Entre as áreas onde as mudanças são mais promissoras, destaca-se o segmento de produtos originários de matérias-primas petroquímicas, como a produção do plástico. É o caso do processo de oxidegradação, há alguns anos em uso em países europeus e que, graças a um aditivo, reduz o tempo de degradação do plástico de centenas de anos para apenas alguns meses. O aditivo reduz a estrutura molecular a um nível que permite o acesso de micro-organismos ao carbono e hidrogênio, fazendo com que o plástico seja consumido por bactérias e fungos. Por causa disso ele pode ser chamado "biodegradável".

No caso dos supermercados, onde este produto começa a ser utilizado transformando-se posteriormente em sacos de lixo, a adoção de sacolas oxibiodegradáveis poderia diminuir a poluição ao meio ambiente em décadas. Dois dos maiores supermercados da Inglaterra, por exemplo, Tesco e Co-op, e a rede Sonae de Portugal, fornecem aos seus clientes sacolas oxibiodegradáveis nos caixas. Mais recentemente a rede Wall-Mart na Argentina também adotou esta tecnologia.

-------------------------------------------------------------------------------- Disposição de autoridades e empresários será maior se houver mobilização daqueles que consomem e utilizam serviços públicos --------------------------------------------------------------------------------

Se o tema for desenvolvimento sustentável, novidades tecnológicas não faltam. A Alemanha está construindo o maior parque de energia eólica (aquela que é produzida pelo vento) do mundo. O Japão aposta firme em programas de reciclagem e nos Estados Unidos a Califórnia vem ampliando firmemente o uso de energias renováveis. Os resultados são excelentes, não apenas no que se refere ao meio ambiente, mas também naquilo que diz respeito aos negócios. Além de dezenas de milhares de novos empregos, os valores gerados pelas novas tecnologias são contabilizados em bilhões e bilhões de dólares. O caso do Japão é emblemático. A reciclagem gerou negócios de US$ 60 bilhões, o dobro do tamanho do setor de tratamento de lixo no país.
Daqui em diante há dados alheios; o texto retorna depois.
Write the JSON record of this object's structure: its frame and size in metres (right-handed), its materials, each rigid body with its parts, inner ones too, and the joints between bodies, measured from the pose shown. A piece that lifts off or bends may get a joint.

No Brasil, o negócio verde tende a exibir resultados igualmente positivos. A dificuldade é superar obstáculos de práticas antigas, ligadas ao velho modelo econômico, sem cuidados com o meio ambiente, o que é a mesma coisa que não pensar nas gerações futuras ou mesmo na perenidade dos negócios. Vários Estados e empresas estão se antecipando e começam a surgir leis introduzindo o uso de plástico oxibiodegradável. É urgente que o debate e as pesquisas sobre estas tecnologias sejam aprofundados. São mudanças que repercutirão inclusive no prolongamento da vida útil dos aterros de lixo nas grandes cidades, onde o esgotamento é um dos graves impasses da atualidade. É vital que o consumidor pressione. É o consumidor, o cidadão, que fará a diferença. A sensibilidade das autoridades, dos empresários, e dos meios de comunicação, será diretamente proporcional à capacidade de mobilização e influência daqueles que consomem e utilizam os serviços públicos.
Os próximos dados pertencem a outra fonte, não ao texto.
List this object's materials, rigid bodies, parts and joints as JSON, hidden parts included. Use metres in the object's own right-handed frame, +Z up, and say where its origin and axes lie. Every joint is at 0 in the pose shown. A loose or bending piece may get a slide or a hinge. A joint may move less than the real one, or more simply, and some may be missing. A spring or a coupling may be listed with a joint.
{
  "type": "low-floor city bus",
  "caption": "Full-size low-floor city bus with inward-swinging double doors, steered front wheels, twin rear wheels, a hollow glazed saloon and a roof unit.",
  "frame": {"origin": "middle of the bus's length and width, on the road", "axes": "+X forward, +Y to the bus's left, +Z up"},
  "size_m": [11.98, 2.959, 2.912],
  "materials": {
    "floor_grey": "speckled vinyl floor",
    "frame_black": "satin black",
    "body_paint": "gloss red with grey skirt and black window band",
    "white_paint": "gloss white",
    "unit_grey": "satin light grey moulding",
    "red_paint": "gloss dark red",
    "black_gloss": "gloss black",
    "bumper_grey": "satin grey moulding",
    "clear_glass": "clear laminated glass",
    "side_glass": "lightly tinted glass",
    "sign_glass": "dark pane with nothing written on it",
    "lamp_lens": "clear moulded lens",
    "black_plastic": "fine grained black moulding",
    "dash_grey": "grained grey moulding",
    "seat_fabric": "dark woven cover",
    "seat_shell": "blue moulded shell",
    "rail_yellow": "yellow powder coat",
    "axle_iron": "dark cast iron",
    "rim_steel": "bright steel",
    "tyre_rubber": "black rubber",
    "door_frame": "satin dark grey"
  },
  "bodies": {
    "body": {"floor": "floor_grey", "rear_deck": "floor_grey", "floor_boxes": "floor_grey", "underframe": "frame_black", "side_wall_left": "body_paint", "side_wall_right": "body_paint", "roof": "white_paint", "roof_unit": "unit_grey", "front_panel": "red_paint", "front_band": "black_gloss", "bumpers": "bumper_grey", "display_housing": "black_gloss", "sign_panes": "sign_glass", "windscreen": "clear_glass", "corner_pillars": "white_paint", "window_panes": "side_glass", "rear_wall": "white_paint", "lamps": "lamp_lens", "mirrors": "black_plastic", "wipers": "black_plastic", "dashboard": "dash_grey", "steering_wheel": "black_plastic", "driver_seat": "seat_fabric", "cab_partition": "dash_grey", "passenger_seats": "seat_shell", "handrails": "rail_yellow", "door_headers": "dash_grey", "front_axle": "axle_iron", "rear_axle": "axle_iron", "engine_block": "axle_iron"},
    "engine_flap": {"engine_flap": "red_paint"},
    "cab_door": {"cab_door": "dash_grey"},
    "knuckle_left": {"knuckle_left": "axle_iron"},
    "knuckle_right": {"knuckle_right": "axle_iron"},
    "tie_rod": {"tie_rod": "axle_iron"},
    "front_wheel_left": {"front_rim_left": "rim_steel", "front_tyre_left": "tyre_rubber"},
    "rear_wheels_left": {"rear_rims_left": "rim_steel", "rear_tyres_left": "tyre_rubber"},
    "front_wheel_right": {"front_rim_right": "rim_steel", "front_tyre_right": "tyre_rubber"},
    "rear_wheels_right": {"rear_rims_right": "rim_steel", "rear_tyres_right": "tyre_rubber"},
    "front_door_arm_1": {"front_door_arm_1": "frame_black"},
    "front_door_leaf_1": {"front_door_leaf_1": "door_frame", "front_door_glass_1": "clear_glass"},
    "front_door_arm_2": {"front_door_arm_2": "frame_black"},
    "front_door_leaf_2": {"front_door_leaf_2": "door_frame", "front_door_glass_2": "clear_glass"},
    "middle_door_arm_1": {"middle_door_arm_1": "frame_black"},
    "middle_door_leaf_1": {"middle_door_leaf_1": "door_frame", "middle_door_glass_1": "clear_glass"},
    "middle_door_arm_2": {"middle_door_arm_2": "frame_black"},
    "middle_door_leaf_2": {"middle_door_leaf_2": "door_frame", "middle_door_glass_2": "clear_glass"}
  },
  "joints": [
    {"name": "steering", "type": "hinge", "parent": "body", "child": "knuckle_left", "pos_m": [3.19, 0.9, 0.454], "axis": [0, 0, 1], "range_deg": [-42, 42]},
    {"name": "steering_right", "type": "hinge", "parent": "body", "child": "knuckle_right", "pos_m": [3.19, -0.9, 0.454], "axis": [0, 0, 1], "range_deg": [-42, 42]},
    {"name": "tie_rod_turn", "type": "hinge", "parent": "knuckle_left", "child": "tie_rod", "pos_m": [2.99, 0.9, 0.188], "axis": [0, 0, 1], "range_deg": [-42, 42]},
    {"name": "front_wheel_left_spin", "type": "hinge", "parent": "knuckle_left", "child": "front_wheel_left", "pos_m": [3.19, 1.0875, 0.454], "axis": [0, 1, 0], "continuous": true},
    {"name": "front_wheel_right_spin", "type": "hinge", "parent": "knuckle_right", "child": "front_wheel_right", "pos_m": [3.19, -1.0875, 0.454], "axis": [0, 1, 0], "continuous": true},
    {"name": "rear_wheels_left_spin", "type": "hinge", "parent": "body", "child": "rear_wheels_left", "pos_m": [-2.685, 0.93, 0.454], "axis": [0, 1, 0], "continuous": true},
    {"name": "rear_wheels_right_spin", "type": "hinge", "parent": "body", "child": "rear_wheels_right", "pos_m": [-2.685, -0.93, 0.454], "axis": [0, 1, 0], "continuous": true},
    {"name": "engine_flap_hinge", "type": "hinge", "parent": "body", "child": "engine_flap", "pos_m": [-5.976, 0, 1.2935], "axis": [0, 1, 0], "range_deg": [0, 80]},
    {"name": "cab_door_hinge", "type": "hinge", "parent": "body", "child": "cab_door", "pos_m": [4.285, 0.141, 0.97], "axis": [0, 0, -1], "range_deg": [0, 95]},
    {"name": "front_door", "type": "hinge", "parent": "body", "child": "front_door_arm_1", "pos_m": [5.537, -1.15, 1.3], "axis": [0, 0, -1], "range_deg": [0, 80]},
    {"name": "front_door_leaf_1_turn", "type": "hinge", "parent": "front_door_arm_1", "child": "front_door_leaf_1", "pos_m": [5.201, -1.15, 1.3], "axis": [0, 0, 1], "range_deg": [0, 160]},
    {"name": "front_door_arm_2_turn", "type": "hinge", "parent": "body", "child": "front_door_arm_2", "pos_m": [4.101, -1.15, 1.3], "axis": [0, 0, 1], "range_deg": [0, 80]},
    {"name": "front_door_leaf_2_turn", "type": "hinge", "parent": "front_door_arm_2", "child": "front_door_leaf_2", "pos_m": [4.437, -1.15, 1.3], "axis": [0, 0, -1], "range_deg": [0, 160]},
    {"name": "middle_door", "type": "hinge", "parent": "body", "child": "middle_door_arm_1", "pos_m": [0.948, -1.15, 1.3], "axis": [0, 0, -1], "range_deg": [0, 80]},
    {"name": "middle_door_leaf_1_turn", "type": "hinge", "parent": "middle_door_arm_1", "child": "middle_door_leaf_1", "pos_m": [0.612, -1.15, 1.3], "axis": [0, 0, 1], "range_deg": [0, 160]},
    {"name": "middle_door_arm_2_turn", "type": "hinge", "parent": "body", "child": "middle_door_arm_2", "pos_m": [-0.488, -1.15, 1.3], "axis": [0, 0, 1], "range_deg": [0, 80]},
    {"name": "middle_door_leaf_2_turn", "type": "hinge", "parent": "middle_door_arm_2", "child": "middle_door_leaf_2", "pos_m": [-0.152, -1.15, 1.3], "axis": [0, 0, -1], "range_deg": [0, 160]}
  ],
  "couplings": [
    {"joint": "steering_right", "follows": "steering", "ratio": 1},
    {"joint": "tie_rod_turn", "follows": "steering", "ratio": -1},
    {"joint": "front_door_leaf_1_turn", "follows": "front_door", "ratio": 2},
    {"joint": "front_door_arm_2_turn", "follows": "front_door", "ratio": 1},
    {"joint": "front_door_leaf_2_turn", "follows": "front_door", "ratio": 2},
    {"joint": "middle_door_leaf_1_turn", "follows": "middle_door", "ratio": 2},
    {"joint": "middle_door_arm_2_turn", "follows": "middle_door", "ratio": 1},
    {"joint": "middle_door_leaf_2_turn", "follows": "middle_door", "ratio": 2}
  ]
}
Como o cuidado com o meio ambiente exige muito mais do que mudanças de padrões tecnológicos, é certo que o movimento da cidadania terá contrapartidas positivas também no âmbito das reformas macroestruturais indispensáveis para tornar o país mais competitivo e reduzir os custos de investimento. Tudo que é preciso ser feito já se sabe e passa pelas reformas fiscal, tributária, e política. O que é preciso atentar é que as peças do quebra-cabeça podem até ser movidas isoladamente, mas fazem parte de um todo interdependente e complementar para melhoria do ambiente econômico e dos negócios, e que poderíamos chamar de "governança pública". Desta consciência coletiva, que hoje ganha traços firmes, é que emergirão os caminhos de mudança, tanto no âmbito governamental como da iniciativa privada.

Emerson Kapaz é presidente da Alek Consultoria Empresarial e consultor estratégico do Instituto para o Desenvolvimento do Varejo (IDV).